--- Start Data section ---

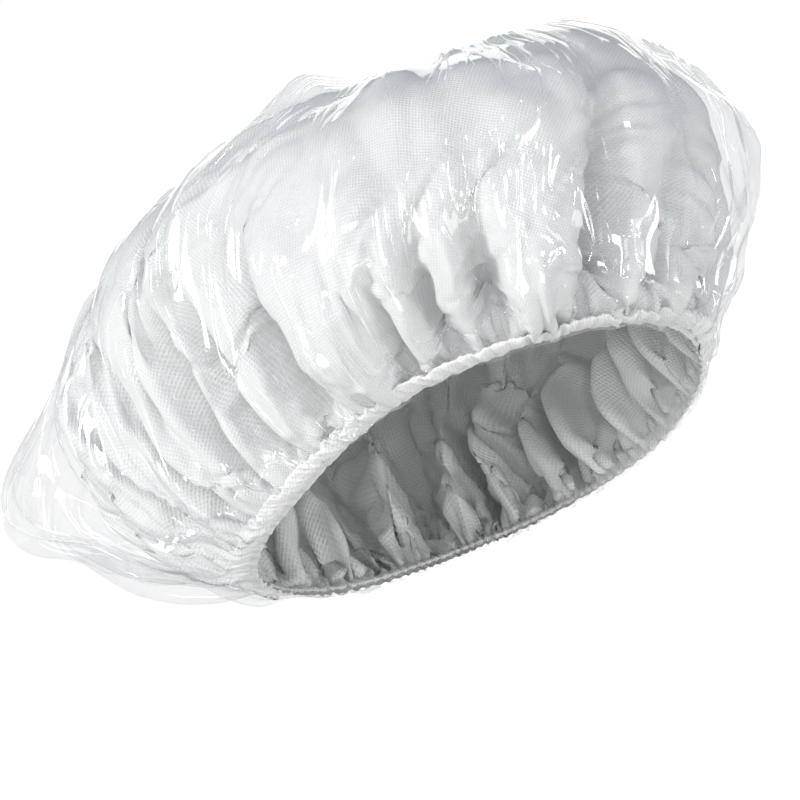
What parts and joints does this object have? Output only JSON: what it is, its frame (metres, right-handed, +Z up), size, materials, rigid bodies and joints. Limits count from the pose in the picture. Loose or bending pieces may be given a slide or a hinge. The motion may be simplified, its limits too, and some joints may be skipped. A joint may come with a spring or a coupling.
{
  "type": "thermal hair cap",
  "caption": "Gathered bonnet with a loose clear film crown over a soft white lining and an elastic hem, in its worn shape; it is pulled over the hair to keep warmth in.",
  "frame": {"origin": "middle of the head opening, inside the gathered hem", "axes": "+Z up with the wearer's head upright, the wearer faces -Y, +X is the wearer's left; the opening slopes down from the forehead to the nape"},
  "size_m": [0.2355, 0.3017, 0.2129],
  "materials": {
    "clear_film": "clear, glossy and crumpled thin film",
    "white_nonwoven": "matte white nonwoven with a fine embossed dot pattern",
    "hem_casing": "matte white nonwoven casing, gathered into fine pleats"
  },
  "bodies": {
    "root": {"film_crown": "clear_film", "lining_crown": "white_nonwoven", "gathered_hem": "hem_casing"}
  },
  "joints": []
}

--- End Data section ---

Problem
Repeat the data precisely, line by line.

The answer
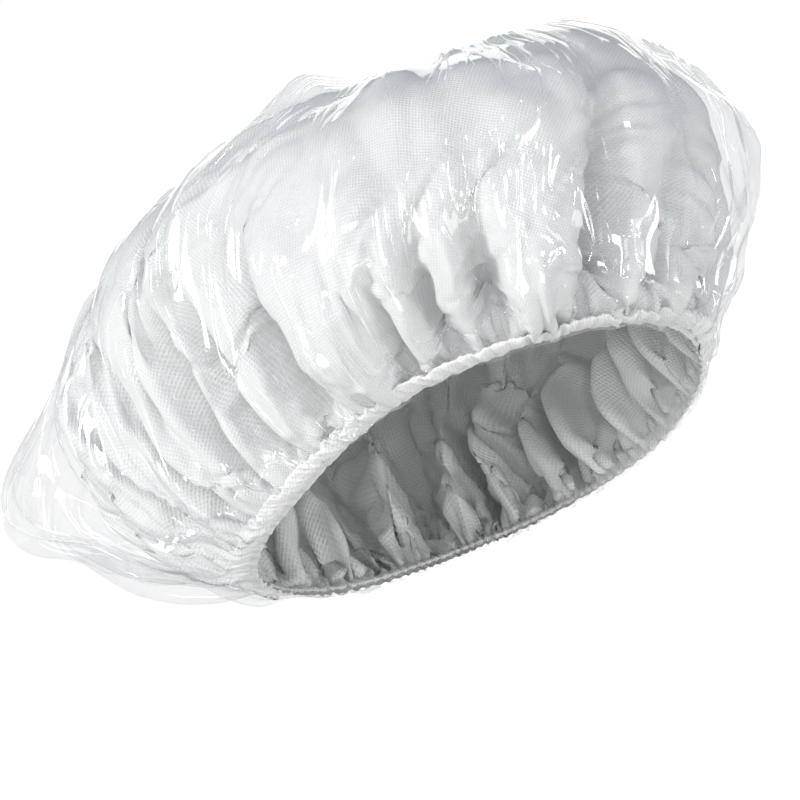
What parts and joints does this object have? Output only JSON: what it is, its frame (metres, right-handed, +Z up), size, materials, rigid bodies and joints. Limits count from the pose in the picture. Loose or bending pieces may be given a slide or a hinge. The motion may be simplified, its limits too, and some joints may be skipped. A joint may come with a spring or a coupling.
{
  "type": "thermal hair cap",
  "caption": "Gathered bonnet with a loose clear film crown over a soft white lining and an elastic hem, in its worn shape; it is pulled over the hair to keep warmth in.",
  "frame": {"origin": "middle of the head opening, inside the gathered hem", "axes": "+Z up with the wearer's head upright, the wearer faces -Y, +X is the wearer's left; the opening slopes down from the forehead to the nape"},
  "size_m": [0.2355, 0.3017, 0.2129],
  "materials": {
    "clear_film": "clear, glossy and crumpled thin film",
    "white_nonwoven": "matte white nonwoven with a fine embossed dot pattern",
    "hem_casing": "matte white nonwoven casing, gathered into fine pleats"
  },
  "bodies": {
    "root": {"film_crown": "clear_film", "lining_crown": "white_nonwoven", "gathered_hem": "hem_casing"}
  },
  "joints": []
}